------ Stored records
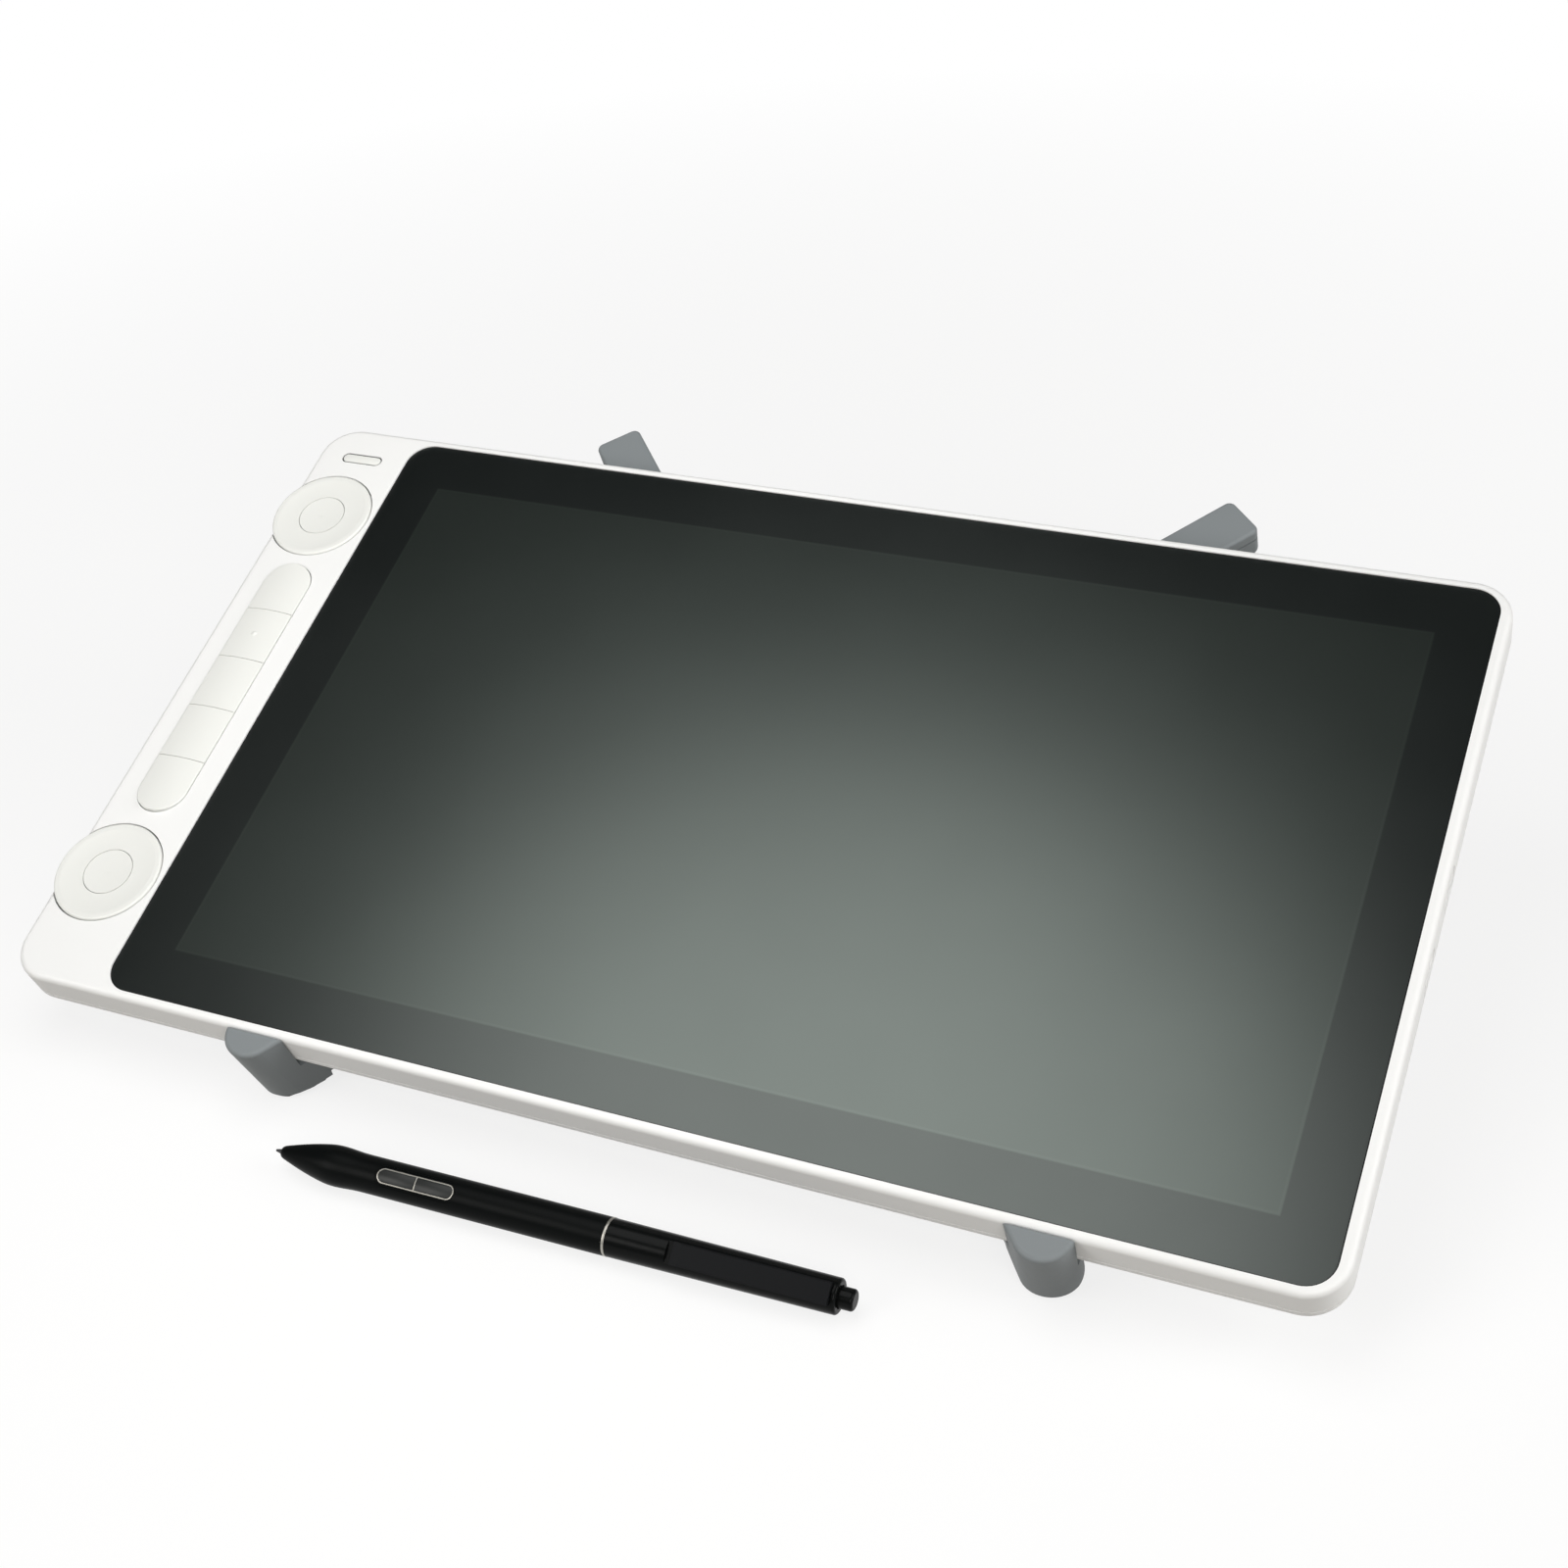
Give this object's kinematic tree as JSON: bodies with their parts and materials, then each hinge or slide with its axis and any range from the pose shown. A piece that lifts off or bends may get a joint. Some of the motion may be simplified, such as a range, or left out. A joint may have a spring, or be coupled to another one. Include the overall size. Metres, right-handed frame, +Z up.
{
  "type": "graphics tablet with screen",
  "caption": "Pen display tablet with dials and press keys, lying on a crossed folding stand, with its pen in front.",
  "frame": {"origin": "on the table, under the middle of the tablet, stand and pen together", "axes": "+X to the user's right along the tablet's long edge, +Y away from the user, +Z up"},
  "size_m": [0.3624, 0.2594, 0.0934],
  "materials": {
    "case_white": "fine matt",
    "key_white": "smooth satin",
    "screen_glass": "fine etched",
    "display_black": "smooth",
    "shield_steel": "rolled",
    "port_steel": "drawn",
    "screw_steel": "zinc plated",
    "board_green": "solder mask",
    "component_black": "moulded",
    "flex_amber": "film",
    "foot_rubber": "matt",
    "stand_grey": "fine matt",
    "stand_rubber": "matt",
    "pin_steel": "turned",
    "pen_matt_black": "soft matt",
    "pen_gloss_black": "gloss",
    "pen_clip_black": "satin",
    "pen_button_black": "satin gloss",
    "pen_silver": "polished",
    "nib_plastic": "hard",
    "coil_copper": "enamelled"
  },
  "bodies": {
    "stand": {"arm_a": "stand_grey", "arm_a_pads": "stand_rubber", "arm_a_sole": "stand_rubber", "pivot_pin": "pin_steel", "pivot_cap": "pin_steel", "leg_a_pin": "pin_steel"},
    "crossing_arm": {"arm_b": "stand_grey", "arm_b_pads": "stand_rubber", "arm_b_sole": "stand_rubber", "leg_b_pin": "pin_steel"},
    "rear_leg_a": {"leg_a": "stand_grey", "leg_a_foot": "stand_rubber"},
    "rear_leg_b": {"leg_b": "stand_grey", "leg_b_foot": "stand_rubber"},
    "tablet": {"front_housing": "case_white", "rear_cover": "case_white", "rear_feet": "foot_rubber", "cover_screws": "screw_steel", "cover_glass": "screen_glass", "display_panel": "display_black", "backlight_unit": "display_black", "pen_sensor_board": "board_green", "shield_plate": "shield_steel", "main_board": "board_green", "key_board": "board_green", "button_switches": "component_black", "dial_encoders": "component_black", "usb_c_ports": "port_steel", "display_flex": "flex_amber", "key_flex": "flex_amber"},
    "upper_dial": {"upper_dial": "key_white"},
    "lower_dial": {"lower_dial": "key_white"},
    "upper_dial_button": {"upper_dial_button": "key_white"},
    "lower_dial_button": {"lower_dial_button": "key_white"},
    "power_button": {"power_button": "key_white"},
    "express_key_1": {"express_key_1": "key_white"},
    "express_key_2": {"express_key_2": "key_white"},
    "express_key_3": {"express_key_3": "key_white"},
    "express_key_4": {"express_key_4": "key_white"},
    "express_key_5": {"express_key_5": "key_white"},
    "pen": {"pen_grip": "pen_matt_black", "pen_rear_barrel": "pen_gloss_black", "pen_ring": "pen_silver", "pen_clip": "pen_clip_black", "pen_button_frame": "pen_silver", "pen_core": "coil_copper"},
    "pen_nib": {"pen_nib": "nib_plastic"},
    "pen_side_button_front": {"pen_side_button_front": "pen_button_black"},
    "pen_side_button_rear": {"pen_side_button_rear": "pen_button_black"},
    "pen_end_button": {"pen_end_button": "pen_gloss_black"}
  },
  "joints": [
    {"name": "arm_scissor", "type": "hinge", "parent": "stand", "child": "crossing_arm", "pos_m": [0.00583, 0.01173, 0.04678], "axis": [0, -0.342, 0.9397], "range_deg": [-11, 0]},
    {"name": "leg_a_fold", "type": "hinge", "parent": "stand", "child": "rear_leg_a", "pos_m": [0.08543, 0.09667, 0.07557], "axis": [-0.7478, 0.6239, 0.2271], "range_deg": [0, 90]},
    {"name": "leg_b_fold", "type": "hinge", "parent": "crossing_arm", "child": "rear_leg_b", "pos_m": [-0.07533, 0.09535, 0.07509], "axis": [-0.7361, -0.6361, -0.2315], "range_deg": [0, 90]},
    {"name": "tablet_lift", "type": "slide", "parent": "stand", "child": "tablet", "axis": [0, 0, 1], "range_m": [0, 0.06]},
    {"name": "pen_lift", "type": "slide", "parent": "stand", "child": "pen", "axis": [0, 0, 1], "range_m": [0, 0.08]},
    {"name": "upper_dial_turn", "type": "hinge", "parent": "tablet", "child": "upper_dial", "pos_m": [-0.16542, 0.05245, 0.08139], "axis": [0, -0.342, 0.9397], "continuous": true},
    {"name": "upper_dial_press", "type": "slide", "parent": "tablet", "child": "upper_dial_button", "axis": [0, 0.342, -0.9397], "range_m": [0, 0.0005], "stiffness_N_per_m": 500, "springref_m": -0.0005},
    {"name": "lower_dial_turn", "type": "hinge", "parent": "tablet", "child": "lower_dial", "pos_m": [-0.16542, -0.07215, 0.03604], "axis": [0, -0.342, 0.9397], "continuous": true},
    {"name": "lower_dial_press", "type": "slide", "parent": "tablet", "child": "lower_dial_button", "axis": [0, 0.342, -0.9397], "range_m": [0, 0.0005], "stiffness_N_per_m": 500, "springref_m": -0.0005},
    {"name": "power_press", "type": "slide", "parent": "tablet", "child": "power_button", "axis": [0, 0.342, -0.9397], "range_m": [0, 0.0004], "stiffness_N_per_m": 600, "springref_m": -0.0005},
    {"name": "key_1_press", "type": "slide", "parent": "tablet", "child": "express_key_1", "axis": [0, 0.342, -0.9397], "range_m": [0, 0.0005], "stiffness_N_per_m": 600, "springref_m": -0.0005},
    {"name": "key_2_press", "type": "slide", "parent": "tablet", "child": "express_key_2", "axis": [0, 0.342, -0.9397], "range_m": [0, 0.0005], "stiffness_N_per_m": 600, "springref_m": -0.0005},
    {"name": "key_3_press", "type": "slide", "parent": "tablet", "child": "express_key_3", "axis": [0, 0.342, -0.9397], "range_m": [0, 0.0005], "stiffness_N_per_m": 600, "springref_m": -0.0005},
    {"name": "key_4_press", "type": "slide", "parent": "tablet", "child": "express_key_4", "axis": [0, 0.342, -0.9397], "range_m": [0, 0.0005], "stiffness_N_per_m": 600, "springref_m": -0.0005},
    {"name": "key_5_press", "type": "slide", "parent": "tablet", "child": "express_key_5", "axis": [0, 0.342, -0.9397], "range_m": [0, 0.0005], "stiffness_N_per_m": 600, "springref_m": -0.0005},
    {"name": "nib_press", "type": "slide", "parent": "pen", "child": "pen_nib", "axis": [0.9999, 0.0136, 0], "range_m": [0, 0.0008], "stiffness_N_per_m": 500, "springref_m": -0.0005},
    {"name": "front_side_button_press", "type": "slide", "parent": "pen", "child": "pen_side_button_front", "axis": [-0.0075, 0.5519, -0.8339], "range_m": [0, 0.0003], "stiffness_N_per_m": 500, "springref_m": -0.0005},
    {"name": "rear_side_button_press", "type": "slide", "parent": "pen", "child": "pen_side_button_rear", "axis": [-0.0075, 0.5519, -0.8339], "range_m": [0, 0.0003], "stiffness_N_per_m": 500, "springref_m": -0.0005},
    {"name": "end_button_press", "type": "slide", "parent": "pen", "child": "pen_end_button", "axis": [-0.9999, -0.0136, 0], "range_m": [0, 0.0008], "stiffness_N_per_m": 500, "springref_m": -0.0005}
  ]
}
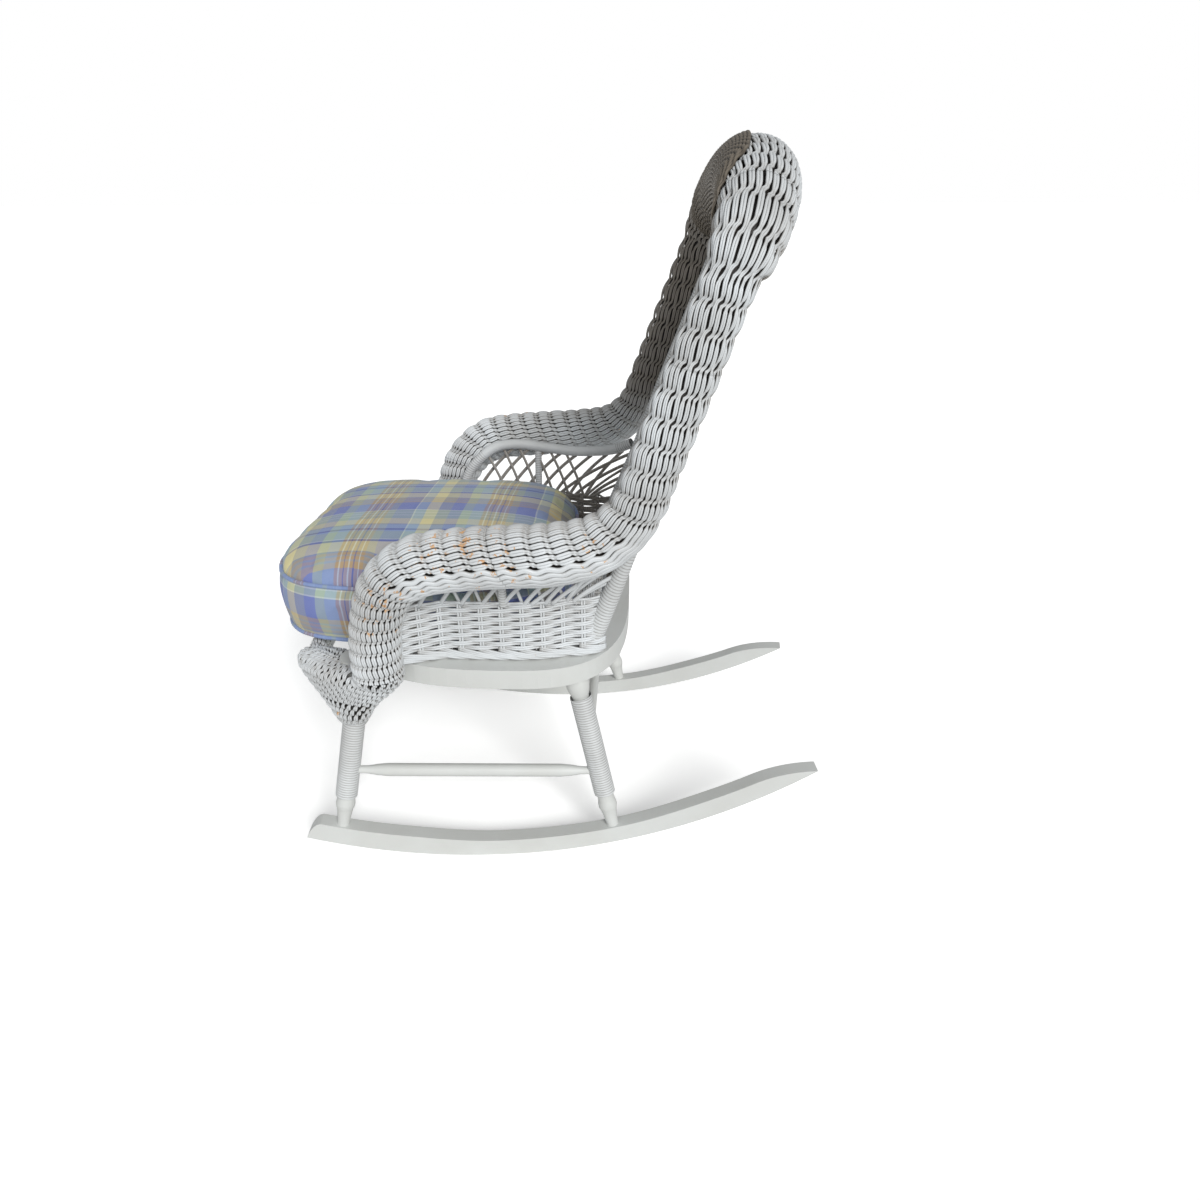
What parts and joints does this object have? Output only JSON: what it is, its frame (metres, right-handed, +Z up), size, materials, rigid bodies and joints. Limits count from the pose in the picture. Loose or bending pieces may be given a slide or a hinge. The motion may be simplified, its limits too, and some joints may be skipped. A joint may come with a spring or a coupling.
{
  "type": "rattan rocking chair",
  "caption": "Painted wicker rocking chair with rolled woven arms and back, turned cane-bound legs on bentwood rockers, and a loose plaid box cushion.",
  "frame": {"origin": "on the floor, under the middle of the chair's outline", "axes": "+Z up, the sitter faces -Y, +X towards the sitter's left"},
  "size_m": [0.6906, 0.851, 1.0286],
  "materials": {
    "painted_wood": "pale grey paint, satin",
    "bound_cane": "pale grey paint over cane binding",
    "painted_reed": "pale grey paint over woven reed, chipped",
    "plaid_cotton": "woven cotton plaid in blue, sage and cream"
  },
  "bodies": {
    "chair": {"rocker_left": "painted_wood", "rocker_right": "painted_wood", "front_leg_left": "painted_wood", "front_leg_right": "painted_wood", "rear_leg_left": "painted_wood", "rear_leg_right": "painted_wood", "side_stretcher_left": "painted_wood", "side_stretcher_right": "painted_wood", "front_stretcher": "painted_wood", "rear_stretcher": "painted_wood", "seat_hoop": "painted_wood", "front_winding_left": "bound_cane", "front_winding_right": "bound_cane", "rear_winding_left": "bound_cane", "rear_winding_right": "bound_cane", "arm_rail_left": "bound_cane", "arm_rail_right": "bound_cane", "arm_post_left": "bound_cane", "arm_post_right": "bound_cane", "back_bow": "bound_cane", "bottom_rail": "bound_cane", "middle_rail": "bound_cane", "top_rail": "bound_cane", "seat_deck": "painted_reed", "back_spindles": "painted_reed", "back_panel": "painted_reed", "head_panel": "painted_reed", "ladder_left": "painted_reed", "ladder_right": "painted_reed", "arm_roll_left": "painted_reed", "arm_roll_right": "painted_reed", "back_roll": "painted_reed", "sleeve_left": "painted_reed", "sleeve_right": "painted_reed", "front_apron": "painted_reed", "skirt_left": "painted_reed", "skirt_right": "painted_reed", "lattice_left": "painted_reed", "lattice_right": "painted_reed"},
    "cushion": {"cushion": "plaid_cotton"}
  },
  "joints": [
    {"name": "cushion_lift", "type": "slide", "parent": "chair", "child": "cushion", "axis": [0, 0, 1], "range_m": [0, 0.25]}
  ]
}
------------
Prompt:
Where a line in the entries holds the word "pose", copy that line.

Correct result:
Give this object's kinematic tree as JSON: bodies with their parts and materials, then each hinge or slide with its axis and any range from the pose shown. A piece that lifts off or bends may get a joint. Some of the motion may be simplified, such as a range, or left out. A joint may have a spring, or be coupled to another one. Include the overall size. Metres, right-handed frame, +Z up.
What parts and joints does this object have? Output only JSON: what it is, its frame (metres, right-handed, +Z up), size, materials, rigid bodies and joints. Limits count from the pose in the picture. Loose or bending pieces may be given a slide or a hinge. The motion may be simplified, its limits too, and some joints may be skipped. A joint may come with a spring or a coupling.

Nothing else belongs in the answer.